_EXERCISE DIRECTIONS_
Return every line below in which "three" appears.

_DATA SUPPLIED_
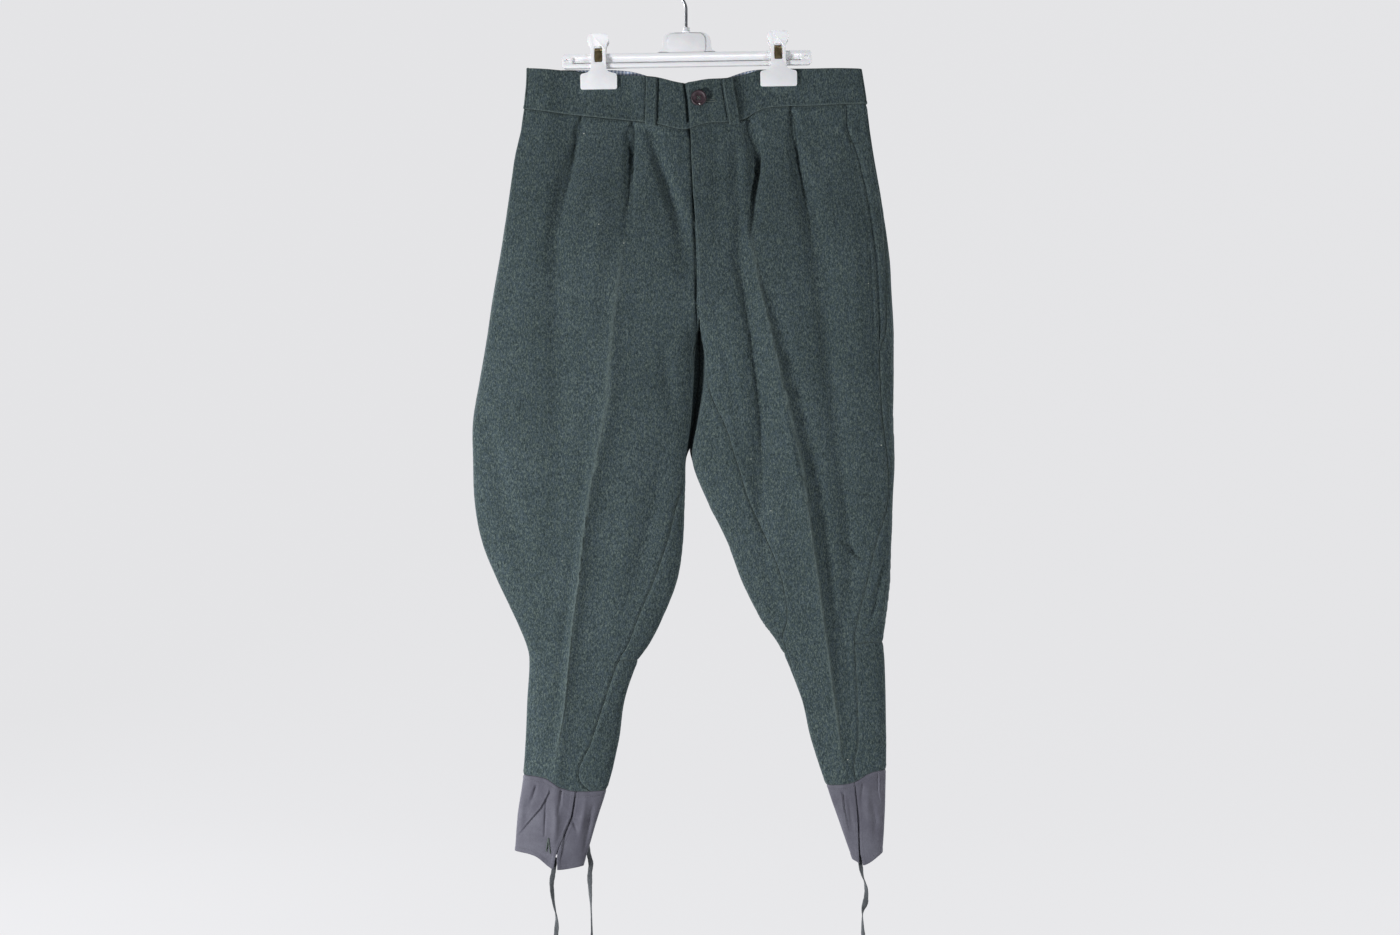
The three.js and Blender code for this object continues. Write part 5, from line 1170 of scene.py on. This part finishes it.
# %% Button
def lathe(name, profile, centre, steps, axis="y"):
    radius, height = np.array(profile, float).T
    turn = np.linspace(0, 2 * math.pi, steps, endpoint=False)
    x, z = radius[:, None] * np.cos(turn), radius[:, None] * np.sin(turn)
    y = -height[:, None] + 0 * x
    points = np.stack([x, y, z] if axis == "y" else [x, z, -y], -1).reshape(-1, 3) + np.array(centre)
    return mesh_object(name, points, tube_faces(len(profile), steps), 40)


def apply_modifiers(piece):
    graph = bpy.context.evaluated_depsgraph_get()
    mesh = bpy.data.meshes.new_from_object(piece.evaluated_get(graph))
    piece.modifiers.clear()
    piece.data = mesh


def outward(piece):
    import bmesh
    work = bmesh.new()
    work.from_mesh(piece.data)
    bmesh.ops.recalc_face_normals(work, faces=work.faces)
    work.to_mesh(piece.data)
    work.free()


button_low, button_high = (np.array(v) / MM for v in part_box("waist_button"))
button_centre = (button_low + button_high) / 2
button_back = button_high[1]
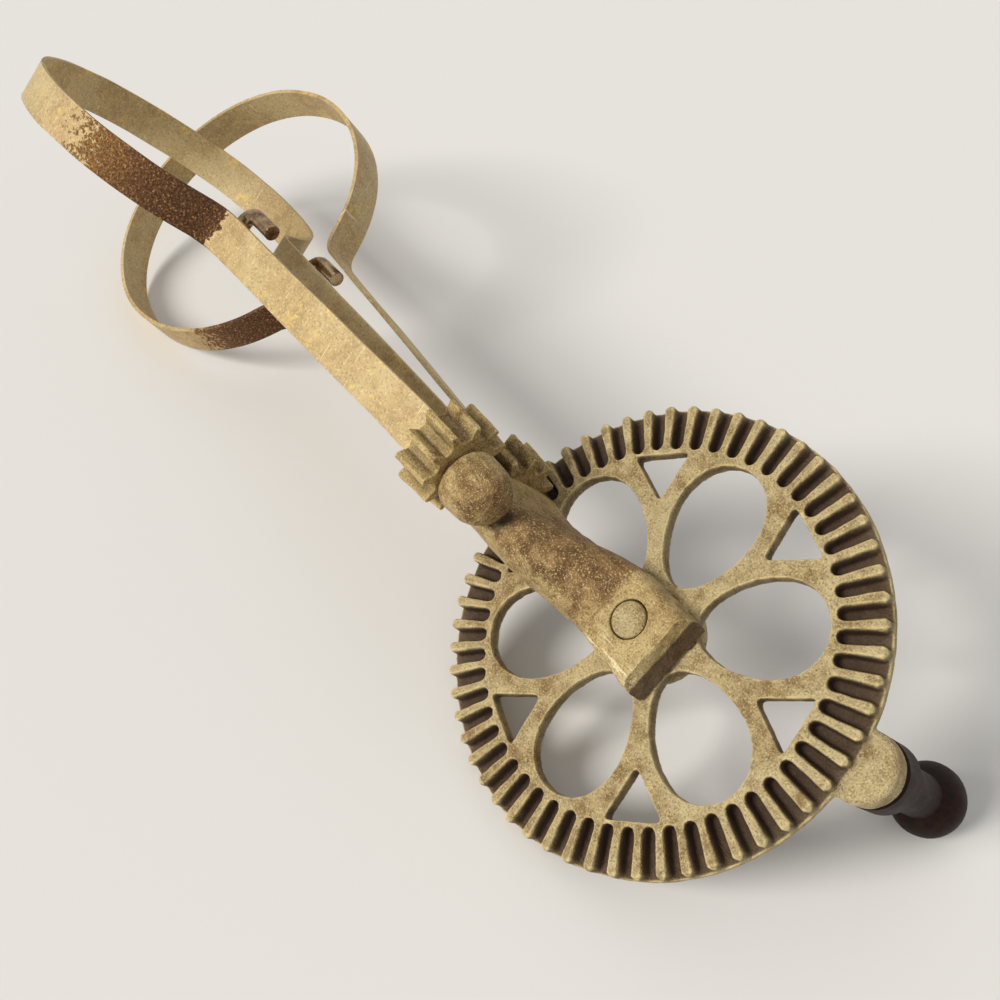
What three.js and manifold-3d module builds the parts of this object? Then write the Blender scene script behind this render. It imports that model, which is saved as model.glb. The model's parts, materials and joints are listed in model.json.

_EXPECTED ANSWER_
The three.js and Blender code for this object continues. Write part 5, from line 1170 of scene.py on. This part finishes it.
What three.js and manifold-3d module builds the parts of this object? Then write the Blender scene script behind this render. It imports that model, which is saved as model.glb. The model's parts, materials and joints are listed in model.json.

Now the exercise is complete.